## Goal
Output every entry exactly as given.

================================

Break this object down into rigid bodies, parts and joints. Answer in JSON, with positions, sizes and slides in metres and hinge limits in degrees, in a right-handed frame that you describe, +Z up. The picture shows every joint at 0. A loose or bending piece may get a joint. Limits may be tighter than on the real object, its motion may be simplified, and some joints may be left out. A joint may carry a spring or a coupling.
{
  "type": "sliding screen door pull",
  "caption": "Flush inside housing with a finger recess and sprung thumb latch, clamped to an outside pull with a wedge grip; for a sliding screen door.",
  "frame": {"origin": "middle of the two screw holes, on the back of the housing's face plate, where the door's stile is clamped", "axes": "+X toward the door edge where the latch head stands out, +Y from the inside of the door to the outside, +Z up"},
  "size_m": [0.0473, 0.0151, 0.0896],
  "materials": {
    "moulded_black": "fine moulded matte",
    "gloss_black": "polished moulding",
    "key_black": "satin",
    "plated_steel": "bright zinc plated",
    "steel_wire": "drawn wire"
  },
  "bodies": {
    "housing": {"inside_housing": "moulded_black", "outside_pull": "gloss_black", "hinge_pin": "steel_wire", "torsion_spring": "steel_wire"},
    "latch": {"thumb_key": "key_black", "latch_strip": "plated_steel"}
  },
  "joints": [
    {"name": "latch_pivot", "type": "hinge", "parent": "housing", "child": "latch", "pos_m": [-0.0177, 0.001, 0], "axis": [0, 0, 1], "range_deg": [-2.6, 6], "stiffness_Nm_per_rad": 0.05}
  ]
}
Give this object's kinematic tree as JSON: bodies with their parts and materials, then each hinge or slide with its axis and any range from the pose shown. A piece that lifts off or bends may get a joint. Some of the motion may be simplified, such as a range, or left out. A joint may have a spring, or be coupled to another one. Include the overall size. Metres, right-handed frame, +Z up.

================================

## Result of this exercise
Break this object down into rigid bodies, parts and joints. Answer in JSON, with positions, sizes and slides in metres and hinge limits in degrees, in a right-handed frame that you describe, +Z up. The picture shows every joint at 0. A loose or bending piece may get a joint. Limits may be tighter than on the real object, its motion may be simplified, and some joints may be left out. A joint may carry a spring or a coupling.
{
  "type": "sliding screen door pull",
  "caption": "Flush inside housing with a finger recess and sprung thumb latch, clamped to an outside pull with a wedge grip; for a sliding screen door.",
  "frame": {"origin": "middle of the two screw holes, on the back of the housing's face plate, where the door's stile is clamped", "axes": "+X toward the door edge where the latch head stands out, +Y from the inside of the door to the outside, +Z up"},
  "size_m": [0.0473, 0.0151, 0.0896],
  "materials": {
    "moulded_black": "fine moulded matte",
    "gloss_black": "polished moulding",
    "key_black": "satin",
    "plated_steel": "bright zinc plated",
    "steel_wire": "drawn wire"
  },
  "bodies": {
    "housing": {"inside_housing": "moulded_black", "outside_pull": "gloss_black", "hinge_pin": "steel_wire", "torsion_spring": "steel_wire"},
    "latch": {"thumb_key": "key_black", "latch_strip": "plated_steel"}
  },
  "joints": [
    {"name": "latch_pivot", "type": "hinge", "parent": "housing", "child": "latch", "pos_m": [-0.0177, 0.001, 0], "axis": [0, 0, 1], "range_deg": [-2.6, 6], "stiffness_Nm_per_rad": 0.05}
  ]
}
Give this object's kinematic tree as JSON: bodies with their parts and materials, then each hinge or slide with its axis and any range from the pose shown. A piece that lifts off or bends may get a joint. Some of the motion may be simplified, such as a range, or left out. A joint may have a spring, or be coupled to another one. Include the overall size. Metres, right-handed frame, +Z up.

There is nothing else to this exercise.